Gentra.id – Di tengah tekanan untuk “cepat-cepat sukses” dan “nggak boleh ketinggalan,” banyak anak muda justru memilih hal yang berbeda: berhenti sejenak. Bukan karena malas, tapi karena ingin bernapas. Gen Z kini menjadikan gap year sebagai tren, yaitu masa jeda antara sekolah dan kuliah atau kerja.
Buat sebagian orang tua, gap year masih terdengar aneh. “Ngapain sih setahun nganggur? Takutnya nanti kebablasan,” begitu kira-kira komentarnya. Padahal, di balik keputusan itu, banyak anak muda yang justru menemukan arah hidupnya lewat jeda tersebut.
Berbagai alasan gen z mengapa gap year ini banyak diminati. Setelah 12 tahun penuh tugas, ujian, dan drama sekolah, siapa yang nggak capek? Gen Z adalah generasi yang tumbuh dengan kesadaran mental health lebih tinggi, dan mereka tahu kapan harus berhenti.
Ada yang pakai waktu itu buat healing, ada yang kerja part-time biar tahu rasanya cari uang. Ada juga yang memilih gap year karena belum keterima di jurusan atau kampus impian. Selain itu, banyak yang memanfaatkan waktunya untuk magang di organisasi atau belajar hal-hal baru yang dulu nggak sempat dilakukan waktu sekolah. Intinya, gap year bisa jadi ruang aman buat tumbuh tanpa tekanan nilai atau ranking.
Nggak Malas, Cuma Butuh Napas
Ali, seorang mahasiswa yang sempat gap year dua tahun, mengatakan bahwa gap year bukan sebuah pilihan.
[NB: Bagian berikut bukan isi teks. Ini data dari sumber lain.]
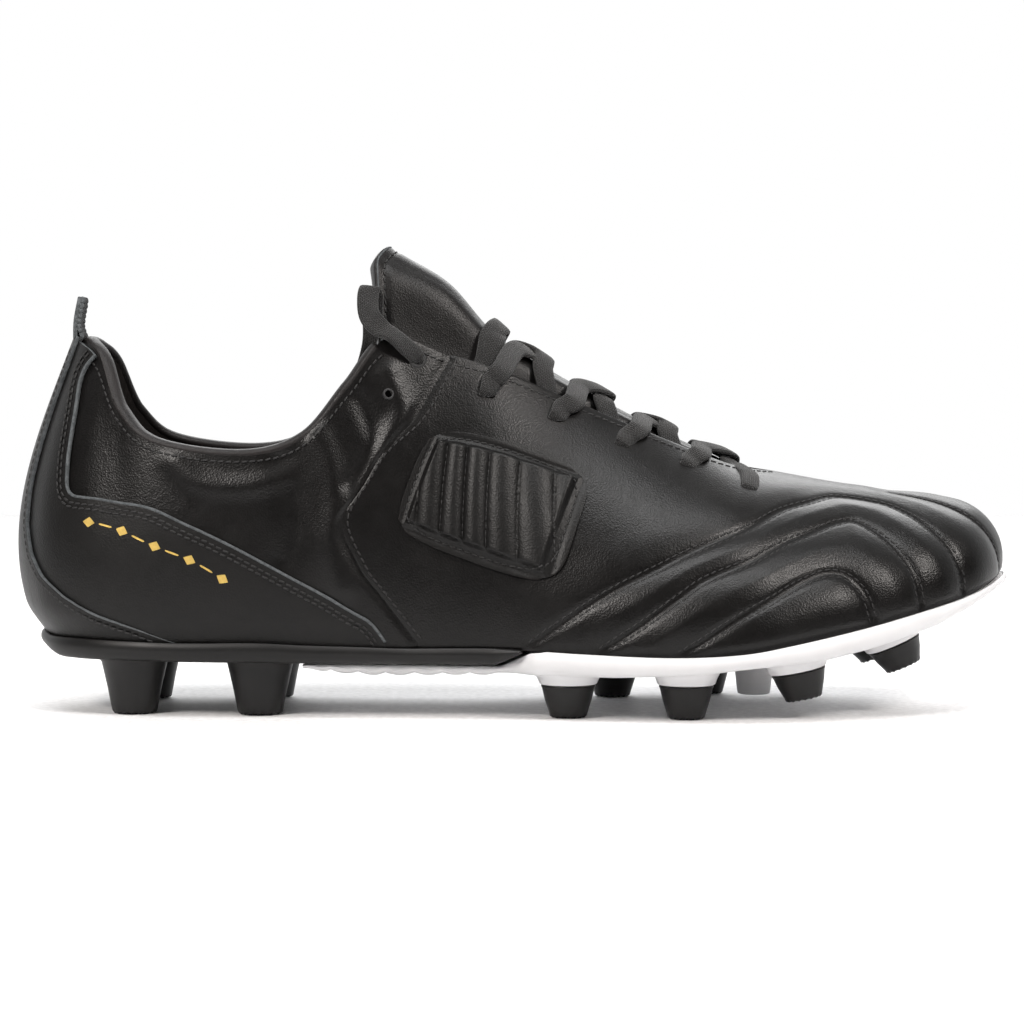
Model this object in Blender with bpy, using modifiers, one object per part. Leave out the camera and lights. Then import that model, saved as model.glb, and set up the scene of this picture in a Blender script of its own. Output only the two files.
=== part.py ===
"""Soccer boot (right shoe): layered leather upper, tongue, lace, two-piece outsole and studs.

Frame: +X towards the toe, +Y towards the inner (medial) side, +Z up, the studs stand on Z = 0.
Lengths in the tables are millimetres; mesh points are turned into metres when a mesh is made.
"""
import math

import bmesh
import bpy
from mathutils import Matrix, Vector

MM = 0.001
NAME = "soccer_cleat"
CENTRE_SHIFT = Vector((-0.05, 2.4, 0.0))   # puts the middle of the whole boot on the origin

# The last: one row for each station from heel to toe.
# foot x, foot z, lateral y, medial y | top x, top z, lateral y, medial y
STATIONS = [
    (-138.5, 22.0, 0.0, 0.0, -128.0, 110.0, 0.0, 0.0),
    (-134.0, 22.0, -16.0, 16.0, -126.0, 109.0, -7.0, 7.0),
    (-124.0, 22.0, -26.0, 26.0, -121.5, 104.5, -13.5, 13.5),
    (-110.0, 21.7, -32.0, 31.5, -115.5, 90.0, -22.0, 22.0),
    (-95.0, 21.4, -34.5, 34.0, -104.0, 80.3, -29.0, 28.5),
    (-75.0, 21.6, -36.0, 34.5, -78.0, 76.8, -33.0, 32.0),
    (-60.0, 21.0, -36.5, 34.0, -60.5, 82.0, -32.0, 31.0),
    (-45.0, 20.6, -37.0, 32.5, -47.5, 97.0, -28.5, 28.0),
    (-32.0, 20.2, -37.5, 31.0, -36.0, 110.2, -24.0, 24.0),
    (-18.0, 20.4, -39.0, 30.0, -20.0, 105.5, -20.5, 20.5),
    (-3.0, 20.4, -41.0, 30.5, -4.0, 100.8, -18.0, 18.0),
    (20.0, 19.3, -46.0, 36.0, 20.0, 90.3, -14.0, 15.0),
    (45.0, 18.6, -50.5, 43.0, 45.0, 79.3, -12.0, 14.0),
    (65.0, 19.5, -51.5, 46.5, 65.0, 71.5, -9.0, 11.0),
    (80.0, 22.0, -49.5, 46.0, 80.0, 68.8, 1.0, 1.0),
    (100.0, 26.2, -44.0, 41.0, 98.0, 65.6, 2.0, 2.0),
    (118.0, 30.6, -36.0, 37.0, 114.0, 63.8, 4.0, 4.0),
    (132.0, 34.2, -26.0, 30.5, 124.0, 62.6, 5.0, 5.0),
    (141.5, 37.6, -13.0, 21.0, 129.0, 61.5, 6.0, 6.0),
    (146.5, 39.5, 5.0, 5.0, 131.0, 61.0, 6.5, 6.5),
]
# How each rib bows: station, foot handle out and up, top handle out and down.
RIB_HANDLES = [
    (0, 15.0, 28.0, 11.5, 30.0),
    (3, 6.0, 24.0, 6.0, 24.0),
    (5, 3.5, 18.0, 3.0, 18.0),
    (8, 2.5, 28.0, 7.0, 30.0),
    (10, 2.5, 26.0, 12.0, 20.0),
    (12, 2.0, 22.0, 17.0, 11.0),
    (14, 2.0, 20.0, 26.0, 2.0),
    (16, 2.0, 17.0, 21.0, 1.2),
    (19, 2.5, 12.0, 9.0, 0.8),
]
LAST_STATION = len(STATIONS) - 1
LOOP = 2 * LAST_STATION           # stations once round: lateral out, medial back
CREST_START = 14                  # the throat ends here, ahead of it both sides meet on the crest
TOP_LINE_END = 8                  # the collar ends and the eyestay begins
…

Melainkan kondisi yang memberikan ruang untuk menentukan arah antara pendidikan dan karier dengan lebih matang.
“Buat aku, gap year itu bukan berhenti belajar, tapi menata ulang tujuan sebelum melangkah lebih jauh,” katanya.
ia juga bercerita bahwa selama masa gap year, ia memanfaatkan keterampilannya untuk mengeksplorasi minat, sekaligus memahami dunia kerja dan sosial lewat pengalaman di luar lingkungan sekolah.
Tentu saja, ada sisi plus dan minusnya. Poin plus yang dirasakan adalah waktu untuk refleksi diri, mengetahui minat yang sesungguhnya. Mendapatkan pengalaman baru, kesiapan dan motivasi saat masuk kuliah, serta bekal keterampilan baru.
Sementara itu, sisi minusnya adalah risiko kehilangan ritme belajar. Selain itu, tekanan sosial karena teman seangkatan sudah lebih dulu kuliah yang bikin down di awal-awal. Serta rasa khawatir karena masih fokus pada kuliah sementara teman-teman seumurannya sudah menargetkan hal lain dalam hidup.
Belum lagi masalah finansial, karena nggak semua punya privilege buat istirahat tanpa beban biaya. Tapi justru di situlah prosesnya — belajar mandiri, nyari jalan sendiri, dan ngerti bahwa hidup nggak harus sama kayak orang lain.
Bukan Kabur, Tapi Proses Tumbuh
Banyak anak muda yang bilang kalau gap year justru jadi titik balik hidup mereka. Setelah jeda, mereka masuk kuliah dengan motivasi baru, lebih tahu mau jadi apa, bahkan lebih siap menghadapi dunia nyata. Gap year bukan tentang kabur dari tanggung jawab, tapi tentang menyusun ulang arah. Kadang, kita perlu berhenti dulu supaya bisa melihat peta hidup dengan lebih jelas mempersiapkan kemandirian, finansial, mental, dan hal-hal lainnya.